Pakar forensik digital Ruby Alamsyah saat memberikan presentasi. | Foto: Tangkapan layar Cyberthreat.id/Andi Nugroho
Pakar forensik digital Ruby Alamsyah saat memberikan presentasi. | Foto: Tangkapan layar Cyberthreat.id/Andi Nugroho
Cyberthreat.id – Sektor finansial dan niaga elektronik (e-commerce ) sebaiknya tidak hanya menerapkan autentikasi berbasis kode sandi sekali pakai (One-time Password/OTP), tapi perlu keamanan berlapis.
Alasan dia, kode OTP hanya baik digunakan untuk sektor yang berisiko rendah (low risk), seperti media sosial atau layanan email gratis.
Berbeda halnya dengan layanan berisiko tinggi (high risk), seperti perbankan da niaga-el, yang butuh pengamanan dengan teknologi autentikasi multifaktor (MFA).

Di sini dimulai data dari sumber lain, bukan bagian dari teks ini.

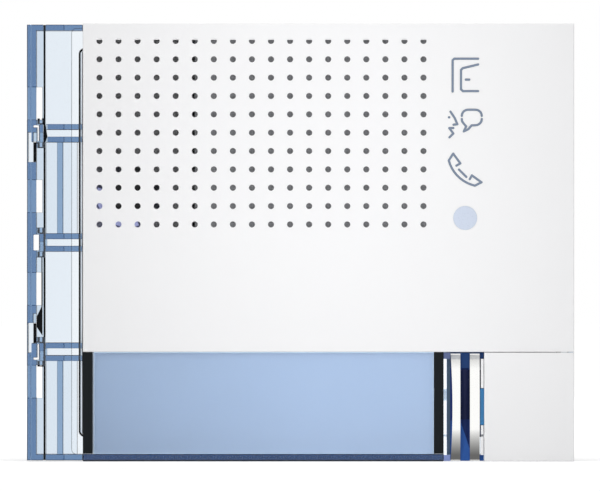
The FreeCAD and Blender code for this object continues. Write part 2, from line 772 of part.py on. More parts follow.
def latch_strip():
    """Dark strip in the channel with three pairs of hollow lugs, a cam and two locking tabs."""
    low_end = CARRIER_BOTTOM + LATCH_END
    high_end = CARRIER_TOP - LATCH_END
    spine_right = SPINE_X + SPINE
    solids = [box(SPINE_X, spine_right, LATCH_FRONT, LATCH_REAR, low_end, high_end)]
    hollows = []
    lug_left = SPINE_X - LUG_REACH
    for middle in RIB_PAIRS:
        for z0 in (middle + LUG_GAP / 2, middle - LUG_GAP / 2 - LUG_HEIGHT):
            z1 = z0 + LUG_HEIGHT
            solids.append(box(lug_left, spine_right, LATCH_FRONT, LATCH_REAR, z0, z1))
            hollows.append(
                box(lug_left + LUG_SIDE, SPINE_X - LUG_INNER, LATCH_FRONT, LATCH_REAR, z0 + LUG_BASE, z1)
            )
    cam = [(spine_right, CAM_TOP), (spine_right + CAM_REACH, CAM_PEAK), (spine_right, CAM_END)]
    solids.append(front_outline(cam, LATCH_FRONT, LATCH_REAR))
    tab_left = LEFT + TAB_FROM_LEFT
    (low_z0, low_z1), (high_z0, high_z1) = sorted(tab_spans())
    for z0, z1, arm_z in ((high_z0, high_z1, high_z1 - TAB_ARM), (low_z0, low_z1, low_z0)):
        solids.append(box(tab_left, tab_left + TAB, LATCH_FRONT, LATCH_REAR, z0, z1))
        solids.append(box(tab_left, SPINE_X, LATCH_FRONT, LATCH_REAR, arm_z, arm_z + TAB_ARM))
    return take(join(solids), hollows)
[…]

Hal itu disampaikan Pakar Forensik Digital Ruby Alamsyah dalam sedaring bertajuk “Waspada Kejahatan Pembajakan Kode Rahasia/OTP Fraud, Jangan Bagikan Kode OTP” Kamis, (24 September 2020).
Menurut Ruby, teknologi MFA adalah kombinasi antara lain sesuatu yang diketahui pengguna (password, PIN), sesuatu yang dimiliki pengguna (token, kartu, OTP), dan sesuatu tentang diri pengguna (sidik jari, retina, wajah, suara).
“OTP itu secara teknologi [memang] cukup aman dan paling simpel, tetapi ternyata ini banyak disalahgunakan, karena tingkat edukasi [pengguna] masih rendah. Saya sih lebih menyarankan MFA dibanding OTP untuk high risk,” kata dia.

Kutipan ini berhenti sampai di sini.